Did you see it? Nearly all of South America lies completely east of nearly all of North America. This, friends, is the reason Brazilians speak Portuguese rather than Spanish. Let me explain.

In 1493, after Cristoforo Colombo had returned to Spain from his first voyage to the New World, Pope Alexander VI, apparently his century’s equivalent of the Secretary-General of the United Nations, settled a dispute between Spain and Portugal by drawing an imaginary “Line of Demarcation” 100 leagues west of the Azores and Cape Verde Islands to separate future exploration and colonization. Spain would control lands discovered west of the line, and Portugal would control lands discovered east of the line. In 1494 the Treaty of Tordesillas moved the line 270 leagues further westward, or 370 leagues from the Cape Verde Islands. (Nobody bothered to check with England, France, Sweden, or the Netherlands, all of which proceeded to explore and colonize parts of North America without so much as a “by your leave” from Pope anybody.) The 1494 treaty gave Portugal a foothold in the eastern part of South America that later would become Brazil. Here's proof:

...and this is the reason Brazilians speak Portuguese today and everybody else in North and South America (except the U.S. and Canada) speak Spanish.

President Barack Obama once drew a red line in Syria. It meant absolutely nothing.

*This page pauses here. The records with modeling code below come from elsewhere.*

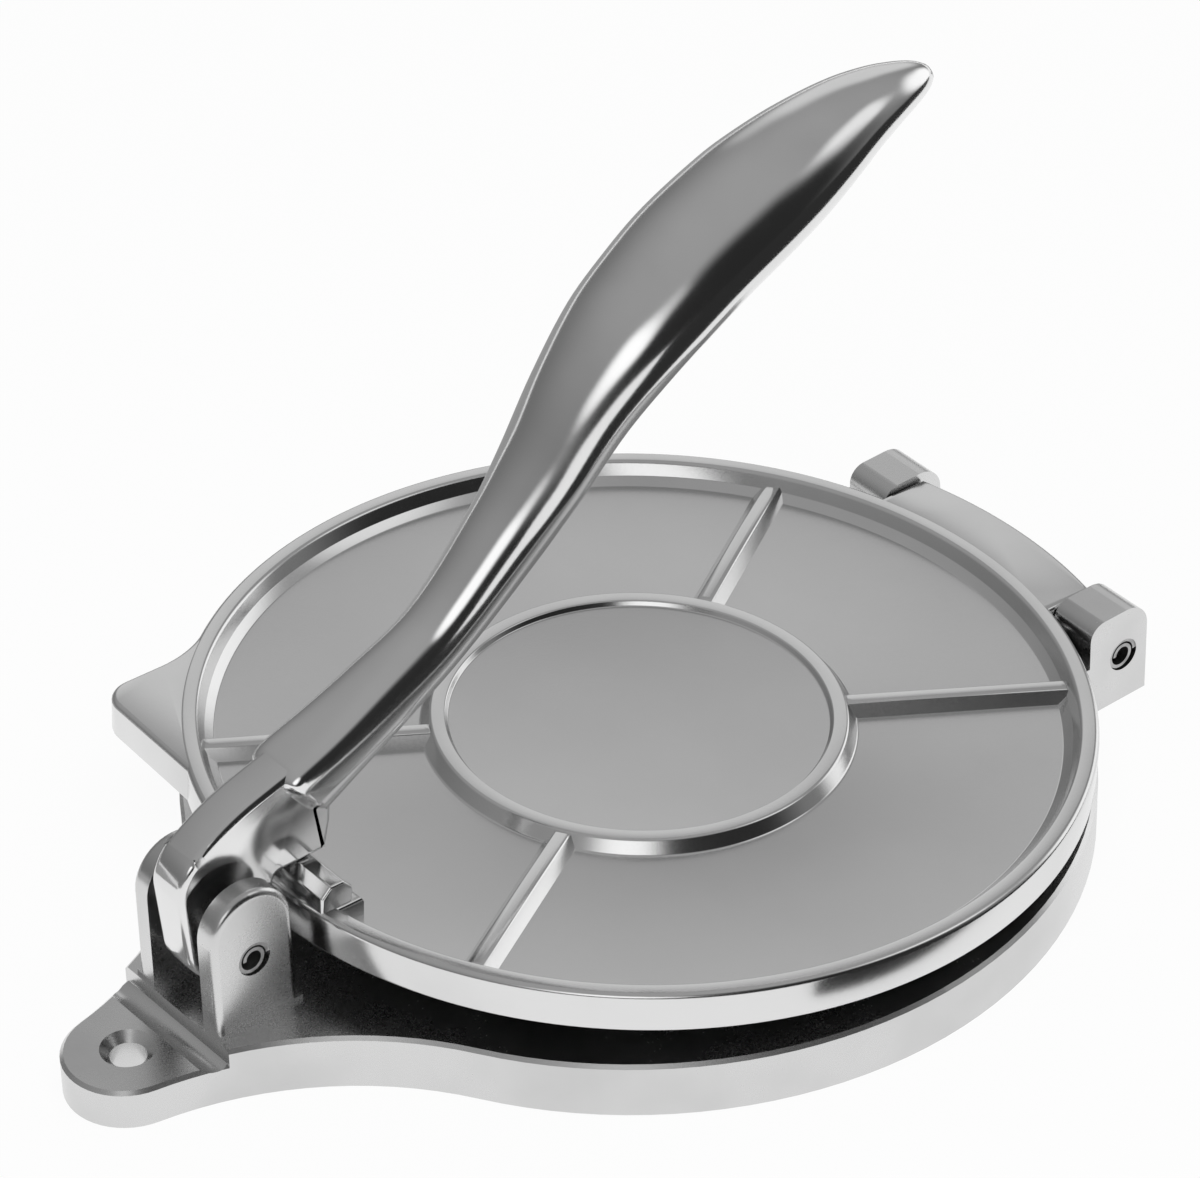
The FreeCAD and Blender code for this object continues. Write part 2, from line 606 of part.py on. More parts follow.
def neck_and_grip(s):
    """The handle beyond its heel, lofted through the sections in LEVER_SHARES."""
    reach, rise = s["lever_reach"].value, s["lever_rise"].value
    places = [FreeCAD.Vector(0, row[0] * reach, row[1] * rise) for row in LEVER_SHARES]
    wires = []
    for count, (_, _, width_share, depth_share, power) in enumerate(LEVER_SHARES):
        run = places[min(count + 1, len(places) - 1)] - places[max(count - 1, 0)]
        half_width = width_share * s["grip_half_width"].value
        half_depth = depth_share * s["grip_half_depth"].value
        wires.append(section_wire(places[count], run.normalize(), half_width, half_depth, power))
    return Part.makeLoft(wires, True, True)


def corner_arc(start, end, next_middle):
    """The arc that ends smoothly in another arc, whose centre is given."""
    inward = (next_middle - end).normalize()
    chord = start - end
    middle = end + inward * (chord.dot(chord) / (2 * inward.dot(chord)))
    outward = ((start + end) * 0.5 - middle).normalize()
    return Part.Arc(start, middle + outward * (start - middle).Length, end)


def heel(s):
    """Flat-sided heel: round under its pin, cam face behind, curved top running into the neck."""
    reach, rise = s["lever_reach"].value, s["lever_rise"].value
    radius = s["heel_bottom_radius"].value
    half = s["heel_thickness"].value / 2

    def place(y, z):
        return FreeCAD.Vector(-half, y, z)

    def on_bottom(degrees):
        return place(radius * math.cos(math.radians(degrees)), radius * math.sin(math.radians(degrees)))

    top = [place(along * reach, up * rise) for along, up in HEEL_TOP_SHARES]
    back = [place(along * reach, up * rise) for along, up in HEEL_BACK_SHARES]
    from_pin = FreeCAD.Vector(0, top[0].y, top[0].z)
    front_angle = math.degrees(math.atan2(from_pin.z, from_pin.y) + math.acos(radius / from_pin.Length))
    notch = s["cam_notch"].value
    corners = [on_bottom(notch), place(s["cam_start"].value, s["cam_height"].value),
               place(s["cam_end"].value, s["cam_height"].value)] + back + [top[-1]]
    edges = [Part.Arc(on_bottom(front_angle), on_bottom((front_angle + 360 + notch) / 2),
                      on_bottom(notch)).toShape()]
    edges += [Part.LineSegment(a, b).toShape() for a, b in zip(corners[:-1], corners[1:])]
    crown = Part.Arc(*top[1:]).toShape()
    edges += [crown, corner_arc(top[0], top[1], crown.Curve.Center).toShape(),
              Part.LineSegment(top[0], on_bottom(front_angle)).toShape()]
    outline = Part.Wire(Part.__sortEdges__(edges))
    block = Part.Face(outline).extrude(FreeCAD.Vector(2 * half, 0, 0))
    return block.makeFillet(s["heel_round"].value, [edge for edge in block.Edges if at_x(edge, half)])


def make_lever(doc, s):
    """Handle casting, drawn about its pin as it stands at rest."""
    width = s["heel_thickness"].value + 2 * s["overrun"].value
    bore = Part.makeCylinder(s["pin_radius"].value + s["pin_clearance"].value, width,
                             FreeCAD.Vector(-width / 2, 0, 0), FreeCAD.Vector(1, 0, 0))
    feature = doc.addObject("Part::Feature", "lever")
    feature.Label = "lever"
    feature.Shape = heel(s).fuse(neck_and_grip(s)).cut(bore)
    feature.Placement = FreeCAD.Placement(
        FreeCAD.Vector(0, -s["lever_pin_place"].value, s["lever_pin_height"].value), FreeCAD.Rotation())
    return feature


def draw_coil(sketch, s):
    """Section of a coiled pin: a strip rolled in half circles that step inwards each half turn."""
    wall, step = s["coil_wall"], s["coil_wall"] + s["coil_gap"]

    def ends(start):
        """Where the curve that starts at this radius crosses the sketch's axis, half turn by half turn."""
        return [(start - step * (count // 2)) * (1 if count % 2 == 0 else -1)
                for count in range(COIL_HALF_TURNS + 1)]

    curves = []
    for start in (s["pin_radius"], s["pin_radius"] - wall):
        crossings = ends(start)
        row = []
        for count, (a, b) in enumerate(zip(crossings[:-1], crossings[1:])):
            middle = FreeCAD.Vector((a.value + b.value) / 2, 0, 0)
            circle = Part.Circle(middle, FreeCAD.Vector(0, 0, 1), abs(a.value - b.value) / 2)
            first = math.pi * (count % 2)
            curve = sketch.addGeometry(Part.ArcOfCircle(circle, first, first + math.pi), False)
            sketch.addConstraint(Sketcher.Constraint("PointOnObject", curve, 3, -1))
            pin_point(sketch, curve, 1, a, ZERO)
            if row:
                sketch.addConstraint(Sketcher.Constraint("Coincident", row[-1], 2, curve, 1))
            row.append(curve)
        pin_point(sketch, row[-1], 2, crossings[-1], ZERO)
        curves.append((row, crossings))
    (outer, outer_ends), (inner, inner_ends) = curves
    for end, a, b, first, second in ((1, outer_ends[0], inner_ends[0], outer[0], inner[0]),
                                     (2, outer_ends[-1], inner_ends[-1], outer[-1], inner[-1])):
        line = Part.LineSegment(FreeCAD.Vector(a.value, 0, 0), FreeCAD.Vector(b.value, 0, 0))
        cap = sketch.addGeometry(line, False)
        sketch.addConstraint(Sketcher.Constraint("Coincident", first, end, cap, 1))
        sketch.addConstraint(Sketcher.Constraint("Coincident", second, end, cap, 2))


def make_pin(doc, s, name, length, across, along, up):
    """A coiled spring pin lying along X, with its middle at the given place."""
    body = doc.addObject("PartDesign::Body", name)
    body.Label = name
    coil = new_sketch(body, name + "_coil", "YZ_Plane")
    draw_coil(coil, s)
    new_feature(body, "Pad", name + "_roll", coil, length, symmetric=True)
    middle = FreeCAD.Vector(across.value, along.value, up.value)
    body.Placement = FreeCAD.Placement(middle, FreeCAD.Rotation())
    for letter, size in (("x", across), ("y", along), ("z", up)):
        if size is not ZERO:
            body.setExpression("Placement.Base." + letter, size.text)
    return body


def make_pins(doc, s):
    ear_face = s["heel_thickness"] / 2 + s["heel_clearance"] + s["ear_thickness"]
    hinge_face = s["leaf_width"] / 2 + s["leaf_clearance"] + s["hinge_ear_thickness"]
    middle = hinge_face - s["pin_recess"] - s["hinge_pin_length"] / 2
    lever_pin = make_pin(doc, s, "lever_pin", (ear_face - s["pin_recess"]) * 2,
                         ZERO, -s["lever_pin_place"], s["lever_pin_height"])
    hinge_pins = [make_pin(doc, s, name, s["hinge_pin_length"], across, s["hinge_place"], s["hinge_height"])
                  for name, across in (("right_hinge_pin", middle), ("left_hinge_pin", -middle))]
    return [lever_pin] + hinge_pins


def check(doc, pieces):
    """Stop before anything is written if a feature failed or a piece isn't one sound solid."""
    failed = [thing.Label for thing in doc.Objects if "Invalid" in thing.State or "Error" in thing.State]
    if failed:
        raise RuntimeError("failed features: " + ", ".join(failed))
    for piece in pieces:
        shape = piece.Shape
        if shape.isNull() or not shape.isValid() or len(shape.Solids) != 1:
            raise RuntimeError(piece.Label + " is not one valid solid")
        print("%-16s volume %9.1f  faces %3d" % (piece.Label, shape.Volume, len(shape.Faces)))


def main():
    doc = FreeCAD.newDocument("tortilla_press")
    s = make_sheet(doc)
    pieces = [make_base(doc, s), make_top_plate(doc, s), make_lever(doc, s)] + make_pins(doc, s)
    doc.recompute()
    check(doc, pieces)
    os.makedirs("parts", exist_ok=True)
    for piece in pieces:
        piece.Shape.exportStep("parts/%s.step" % piece.Label)


main()
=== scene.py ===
import math

import bmesh
import bpy
from mathutils import Matrix, Vector


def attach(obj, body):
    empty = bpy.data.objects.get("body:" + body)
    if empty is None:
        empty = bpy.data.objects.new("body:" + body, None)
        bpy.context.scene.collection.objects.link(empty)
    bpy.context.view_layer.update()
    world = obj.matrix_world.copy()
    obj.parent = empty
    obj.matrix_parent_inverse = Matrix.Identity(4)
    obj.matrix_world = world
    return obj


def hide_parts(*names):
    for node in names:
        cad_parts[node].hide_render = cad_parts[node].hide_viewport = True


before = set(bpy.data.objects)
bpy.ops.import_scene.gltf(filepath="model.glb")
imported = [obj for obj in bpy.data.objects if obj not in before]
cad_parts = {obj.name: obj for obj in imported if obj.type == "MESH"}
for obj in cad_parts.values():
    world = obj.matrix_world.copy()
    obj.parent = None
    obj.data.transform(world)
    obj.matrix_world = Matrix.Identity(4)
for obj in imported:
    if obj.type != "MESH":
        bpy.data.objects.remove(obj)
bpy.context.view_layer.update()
print("frame loaded:", ", ".join(sorted(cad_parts)))


class Shader:  # a node tree in which one call makes any node
    def __init__(self, tree):
        self.tree = tree
        tree.nodes.clear()

    def node(self, kind, settings=None, sockets=None, output=0):
        node = self.tree.nodes.new("ShaderNode" + kind)
        for name, value in (settings or {}).items():
            setattr(node, name, value)
        for name, value in (sockets or {}).items():
            if isinstance(value, Flow):
                self.tree.links.new(value.socket, node.inputs[name])
            else:
                node.inputs[name].default_value = value
        return Flow(self, node.outputs[output]) if node.outputs else None


class Flow:  # a shader socket that Python's own signs can add, subtract and multiply
    def __init__(self, shader, socket):
        self.shader = shader
        self.socket = socket

    def combine(self, operation, first, second):
        return self.shader.node("Math", {"operation": operation}, {0: first, 1: second})

    def __add__(self, other):
        return self.combine("ADD", self, other)

    __radd__ = __add__

    def __sub__(self, other):
        return self.combine("SUBTRACT", self, other)

    def __rsub__(self, other):
        return self.combine("SUBTRACT", other, self)

    def __mul__(self, other):
        return self.combine("MULTIPLY", self, other)

    __rmul__ = __mul__

    def step(self, low, high):  # 0 below low, 1 above high, smooth between
        return self.shader.node("MapRange", {"interpolation_type": "SMOOTHSTEP"}, {
            "Value": self, "From Min": low, "From Max": high})


def newMaterial(name):
    material = bpy.data.materials.new(name)
    material.use_nodes = True
    return material, Shader(material.node_tree)


def grey(value):
    return (value, value, value, 1)


noiseDetail = {"cloud": 4, "grain": 3, "swell": 1}
cloudRange = (0.3, 0.7)  # where the cloud turns from the darker to the lighter tone


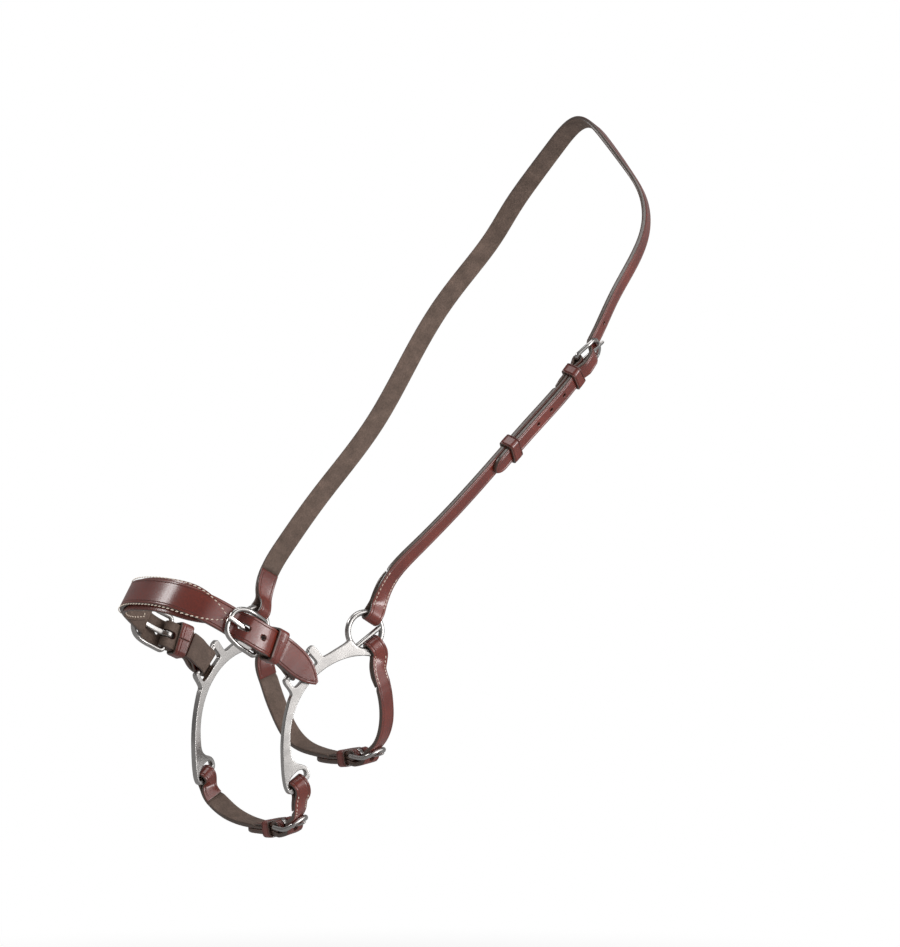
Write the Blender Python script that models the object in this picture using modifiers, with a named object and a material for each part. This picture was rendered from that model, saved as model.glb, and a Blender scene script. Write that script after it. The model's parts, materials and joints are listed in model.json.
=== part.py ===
"""Combination noseband: headpiece, two crescent cheek plates, nose, jaw and chin straps."""
import math

import bpy
import numpy as np
from mathutils import Matrix, Vector

# Every size below is in millimetres; the mesh is written in metres.
MM = 0.001

# leather
STRAP_WIDTH = 13.0
NOSE_BILLET_WIDTH = 18.0
NOSE_WIDTH = 24.0
STRAP_THICK = 3.4
CHEEK_BILLET_THICK = 3.0
UNDER_BILLET_THICK = 2.8
NOSE_THICK = 3.2
SKIVED = 1.9
LAP_END = 0.9
LINING_THICK = 1.6
KEEPER_THICK = 1.7
FLAT_THICK = 3.0
FLAT_BEVEL = 0.45
FOLD_WIDTH = 10.4
TIP_LENGTH = 9.0
TIP_BLUNT = 1.8
NOSE_TIP_LENGTH = 23.0
NOSE_TIP_BLUNT = 1.2
LINING_TIP_LENGTH = 34.0
LINING_TIP_BLUNT = 1.0
NOSE_WIDENING = 30.0
WAIST = 24.0
LAP_STEP = 2.5

# clearances
LAYER_GAP = 0.3
SEAT_GAP = 0.35
RIM_GAP = 0.5
SIDE_GAP = 0.9
TONGUE_GAP = 0.3
SLACK = 0.8
SMALL_DIVE = (11.3, 2.7)
LARGE_DIVE = (13.6, 5.0)

# steel
PLATE_THICK = 4.0
PLATE_EDGE = 0.7
RING_RADIUS = 12.1
RING_WIRE = 1.9
NOSE_BAR = 1.9
NOSE_BAR_LENGTH = 25.0
DIVIDER_WIRE = 1.4
CRESCENT_RADIUS = 51.7
CRESCENT_CENTRE = (-2.0, -67.1)
CRESCENT_TURN = (83.5, 185.2)
SMALL_WIRE = 1.4
LARGE_WIRE = 1.6
SMALL_FRAME = 18.2
LARGE_FRAME = 27.0
SMALL_TONGUE = 3.0
LARGE_TONGUE = 3.6
HOLE = 2.6
PITCH = 13.6
CHEEK_HOLES = (-52.2, -38.6, -25.0, 33.0)
NOSE_HOLE = 3.6
NOSE_PITCH = 13.2

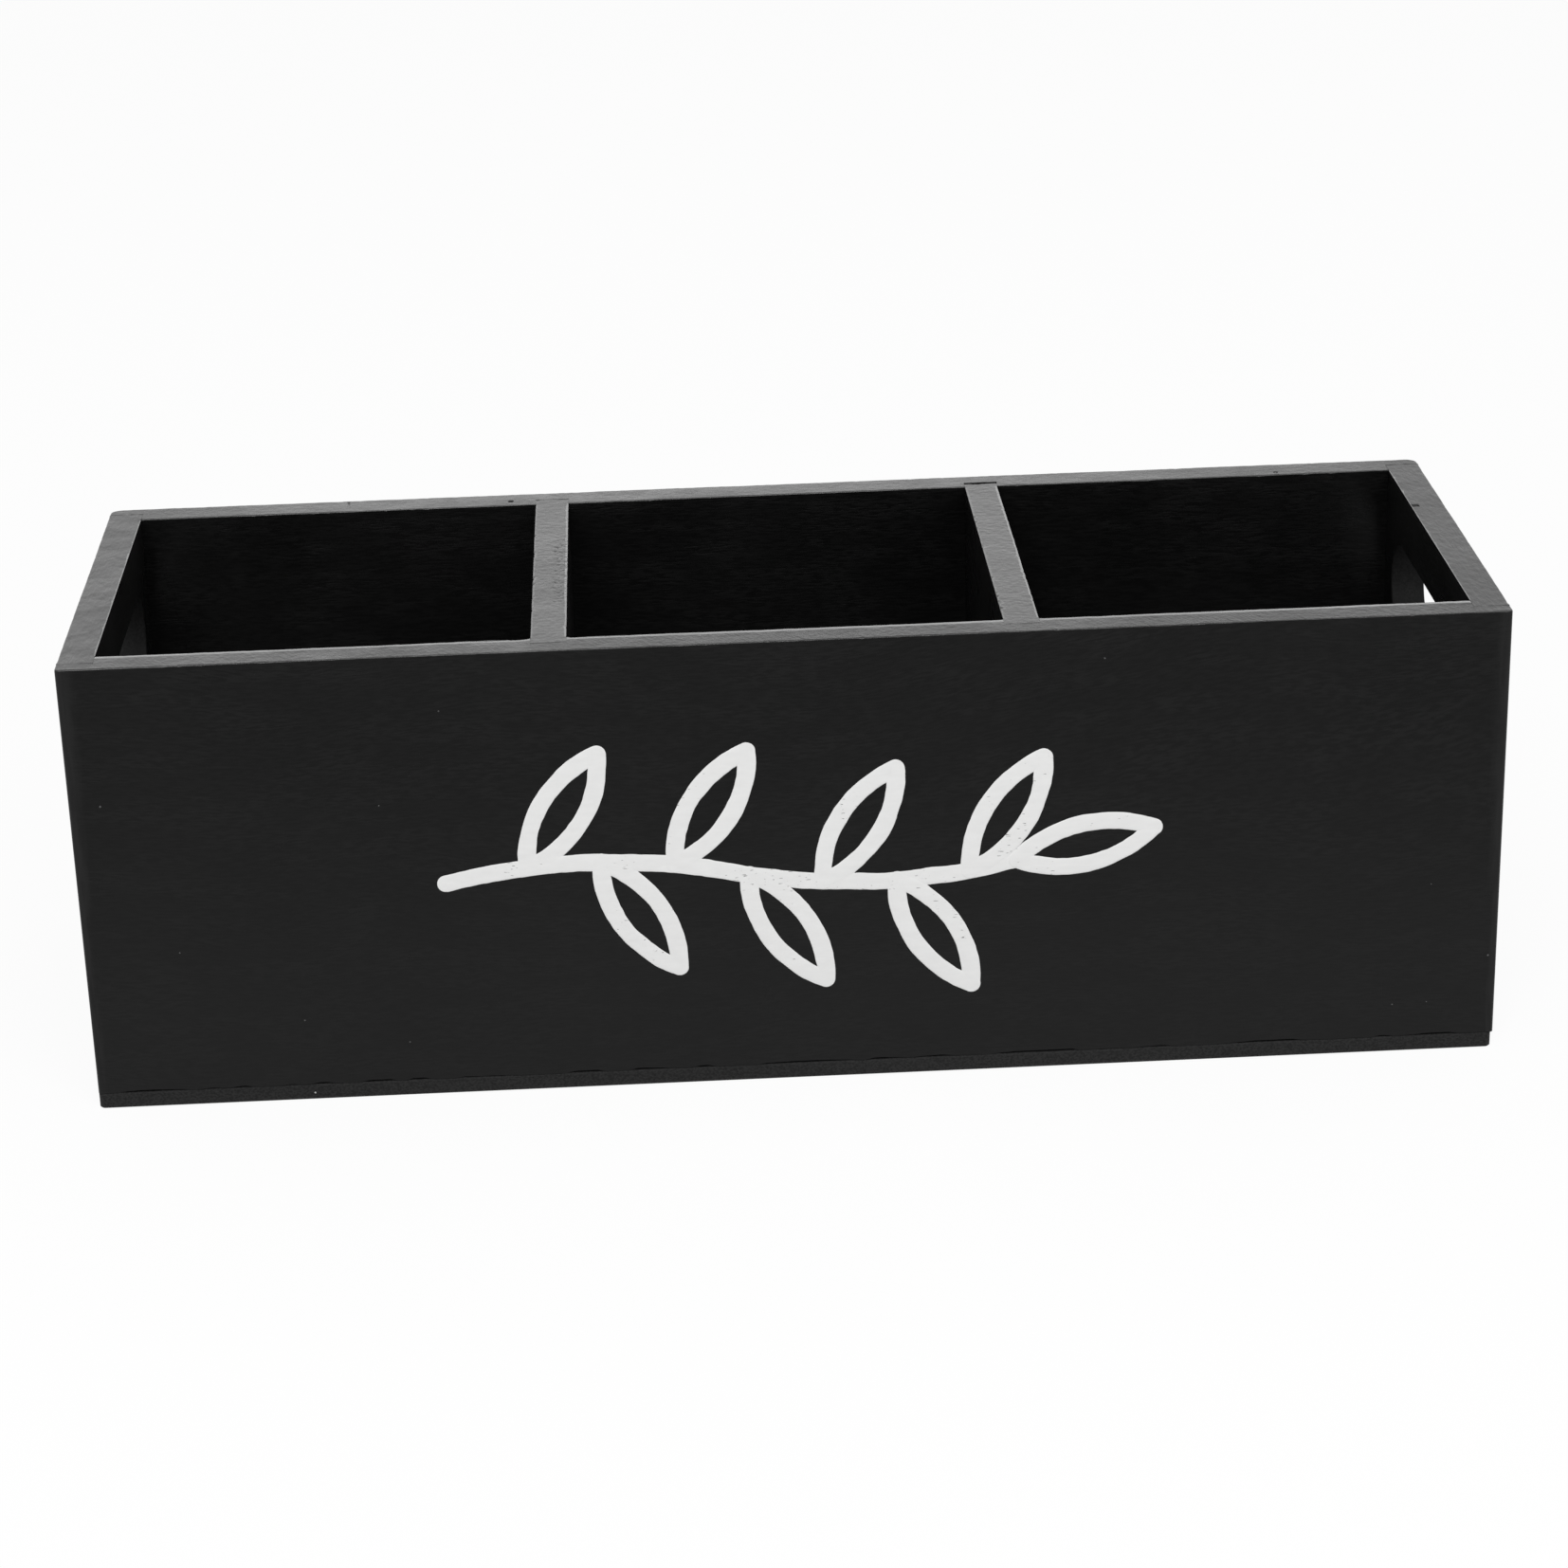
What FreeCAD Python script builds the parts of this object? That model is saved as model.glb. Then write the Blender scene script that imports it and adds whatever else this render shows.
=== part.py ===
# Remote control holder: an open wooden box with three compartments, painted black.
#
# Four walls are joined at the corners by rabbets, two dividers stand in grooves, and a thin base
# panel is planted under the walls. Brads hold the corners and the base.
#
# Millimetres. +X runs to the right along the box, +Y to the back and +Z up.
# The origin is at the middle of the underside.

import FreeCAD
import Part
import math
import os

Vector = FreeCAD.Vector

# Overall sizes
length = 300.0
depth = 103.4
wall_height = 96.8
wall_thickness = 7.5

# Base panel
base_thickness = 3.5
base_corner_radius = 1.2
base_right_setback = 0.4

# Compartments, as clear widths; the middle one takes what the walls and dividers leave
left_compartment_width = 89.5
right_compartment_width = 90.0

# Dividers, and the grooves in the front and back boards that they stand in
divider_thickness = 7.5
groove_depth = 2.8
groove_side_clearance = 0.1
divider_end_gap = 0.15
right_divider_back_gap = 1.0

# Corner rabbets: the lip that the front and back boards keep outside the end boards
rabbet_lip = 3.5
rabbet_end_gap = 0.1

# Hand slots in the end boards, from the rim down and from the middle towards the back
slot_length = 72.0
slot_height = 20.0
slot_drop = 12.8
left_slot_shift = -2.2
right_slot_shift = 0.5

# Edges: rounded along the rim, chamfered round the hand slots and along the base seam
rim_easing = 0.45
slot_chamfer = 0.5
seam_chamfer = 0.3
front_corner_radius = 0.8
back_corner_radius = 2.5

# Brads: flat wire with a T head and a chisel point
brad_length = 16.0
brad_width = 1.2
brad_wire = 1.0
brad_head_width = 1.9
brad_head_thickness = 0.6
brad_point = 1.5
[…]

The moral of today's post is simply this: Whether you are Pope Alexander VI in the fifteenth century or Julian Assange in the twenty-first century, or even President Barack Obama, things can often turn out in a very different way from what you may have expected.

Monday, January 1, 2018

2017 is now history.

“The Moving Finger writes; and, having writ,
Moves on: nor all thy Piety nor Wit
Shall lure it back to cancel half a Line,
Nor all thy Tears wash out a Word of it.”
― Omar Khayyám

Or, as we say in America, "you are lost and gone forever, dreadful sorry, Clementine."

Well, we don't say it, but I do.


It's part of my charm.

As Petula Clark used to sing, "When you're alone, and life is making you lonely you can always go d'antan".

Except you can't.

Now go out there and win one for the Gipper.